Desde los 90 perdemos posiciones en la carrera mundial de la ciencia, la investigación, la industria, la economía… Hemos dejado de ser competitivos en el naval, la electrónica, el textil… Nos aferramos a menesteres de escaso valor añadido, como el turismo: durante el 2017, Europa atrajo al 51 % de los turistas internacionales del planeta, un logro incapaz de sostener nuestro modo de vida. Esta crisis que nace con el covid nos ha desnudado: ya no podemos ni fabricar mascarillas -¡mascarillas!- para proteger a nuestra población. Hemos perdido capacidades, saber hacer y resiliencia. De lo poco que nos puede ayudar ante nuestra fragilidad estratégica solo queda la cohesión interna.
Ante este panorama y en pleno vuelo, buscando un lugar seguro donde aterrizar, dentro de la aeronave los pasajeros y la tripulación se han empezado a pelear por los asientos. Y, para colmo, uno de ellos ha comenzado a jugar a montar una bomba: el Tribunal Constitucional alemán ha dicho que las normas europeas se interpretan mal en el Banco Central y que por tanto los germanos tienen que dejar de cooperar.
Una vez más los juristas olvidan aquello del summum ius summa iniuria, como ignoran que la ley humana -nomos- nada puede contra la física -physis-, y que la interpretación de los contratos no puede atribuirse a una de las partes. Cierto que aquí las responsabilidades están repartidas. En la Unión hay estados que creen que las normas comunes son de goma. Cierto que hay que ser riguroso con la contabilidad, y que no se puede vivir de fiado, apelando década tras década a la solidaridad. Hay que madurar y elegir si sumarnos a la seriedad hanseática o imitar al peronismo. Hay que entender que no es compatible gozar de un buen estado de bienestar con el fracaso escolar, la ocurrencia y el chanchullo. Pero también es cierto que, en el mismo plazo que va desde 1993 hasta hoy, ya no quedará ni un solo estado europeo en la lista del G8.
China, por ejemplo, lidera el número de solicitudes internacionales de patentes. En veinte años, su progresión se ha acelerado en más de 200 veces. Hoy mira a los Estados Unidos por el retrovisor y, en consecuencia, a la rezagada Europa. A mayores, un 52 % de las solicitudes mundiales de patentes ante la OMPI proceden de Asia. Si comparamos las solicitudes originadas en universidades y organizaciones científicas, el dominio chino es demoledor, con 17 centros entre los primeros 20 del planeta.

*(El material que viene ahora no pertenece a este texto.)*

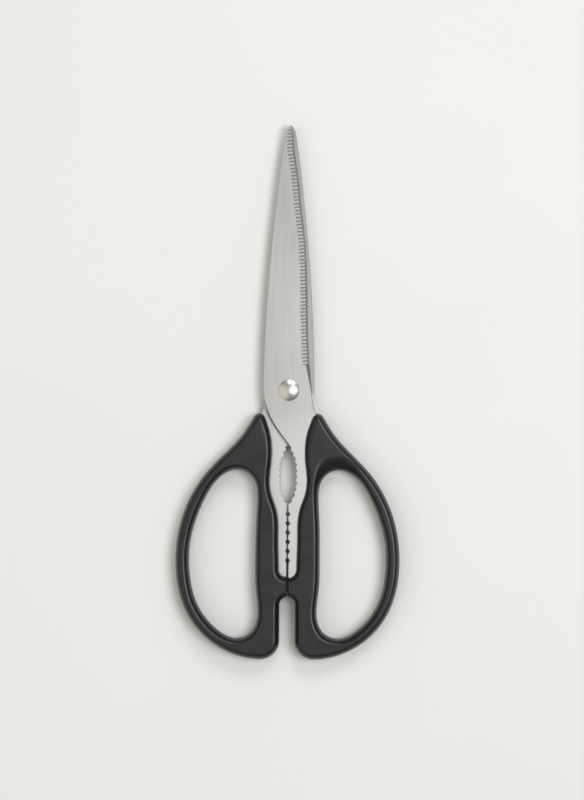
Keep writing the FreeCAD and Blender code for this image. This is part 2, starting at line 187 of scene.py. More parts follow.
def smooth_line(points, count, closed=False, start=None, end=None):
    """A smooth line through points: one cubic per gap, over the length of its chord.

    The slopes at the points solve the set of equations that makes the second
    derivative the same on both sides of each point. An open line has none at its
    ends, unless a direction in degrees is given there, and a closed one goes
    smoothly through its start.
    """
    p = np.array(points, float)
    if closed:
        p = np.vstack([p, p[:1]])
    h = np.linalg.norm(np.diff(p, axis=0), axis=1)
    chord = np.diff(p, axis=0) / h[:, None]
    n = len(p)
    left, right = np.zeros((n, n)), np.zeros((n, 2))
    i = np.arange(1, n - 1)
    left[i, i - 1], left[i, i], left[i, i + 1] = h[i], 2 * (h[i - 1] + h[i]), h[i - 1]
    right[i] = 3 * (h[i, None] * chord[i - 1] + h[i - 1, None] * chord[i])
    left[0, 0], left[0, 1], right[0] = 2, 1, 3 * chord[0]
    left[-1, -1], left[-1, -2], right[-1] = 2, 1, 3 * chord[-1]
    if closed:
        left[0, :2], left[0, 0], left[0, -1], right[0] = 0, 1, -1, 0
        left[-1, -2], left[-1, -1], left[-1, 1] = h[0], 2 * (h[-1] + h[0]), h[-1]
        right[-1] = 3 * (h[0] * chord[-1] + h[-1] * chord[0])
    for row, turn in ((0, start), (-1, end)):
        if turn is not None:
            left[row] = 0
            left[row, row] = 1
            right[row] = np.cos(np.radians(turn)), np.sin(np.radians(turn))
    slope = np.linalg.solve(left, right)
    t = np.concatenate([[0], np.cumsum(h)])
    s = np.linspace(0, t[-1], count)
    k = np.clip(np.searchsorted(t, s, side="right") - 1, 0, n - 2)
    u, hk = ((s - t[k]) / h[k])[:, None], h[k, None]
    return (p[k] * (1 + 2 * u) * (1 - u) ** 2 + p[k + 1] * u * u * (3 - 2 * u)
            + slope[k] * hk * u * (1 - u) ** 2 + slope[k + 1] * hk * u * u * (u - 1))


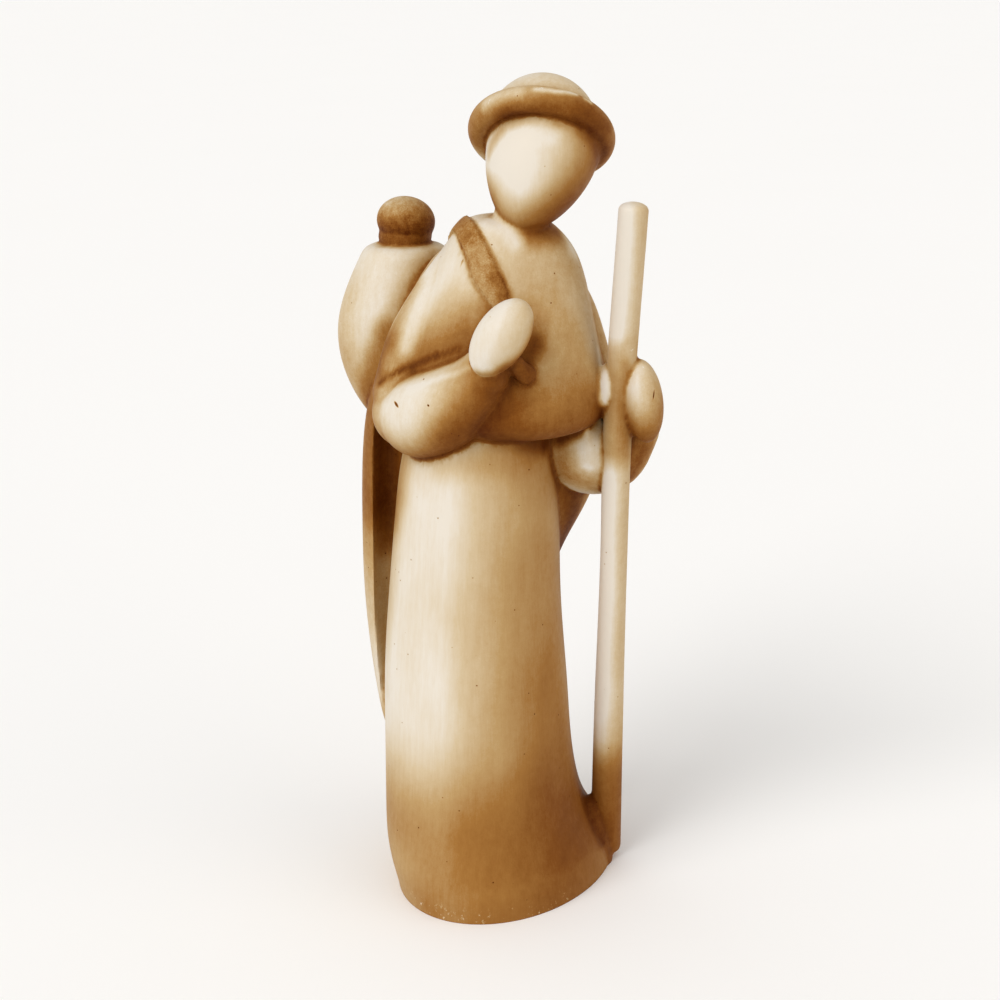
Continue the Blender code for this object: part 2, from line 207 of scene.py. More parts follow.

Así que, por favor, seamos sensatos. No contribuyamos a la estrategia del divide et impera. El BCE nació por un tratado que solo puede ser interpretado por el Tribunal previsto en él. Si se rompen estos principios también quebrará el mercado interior europeo, que es el núcleo de nuestra Unión. Sin él, todo estado europeo es liliputiense a nivel global y, enfrentados, cada cual buscará alianzas externas para menoscabar al vecino. Como un humilde molinero le respondió a Federico II de Prusia, los europeístas también esperamos que todavía queden jueces en Luxemburgo.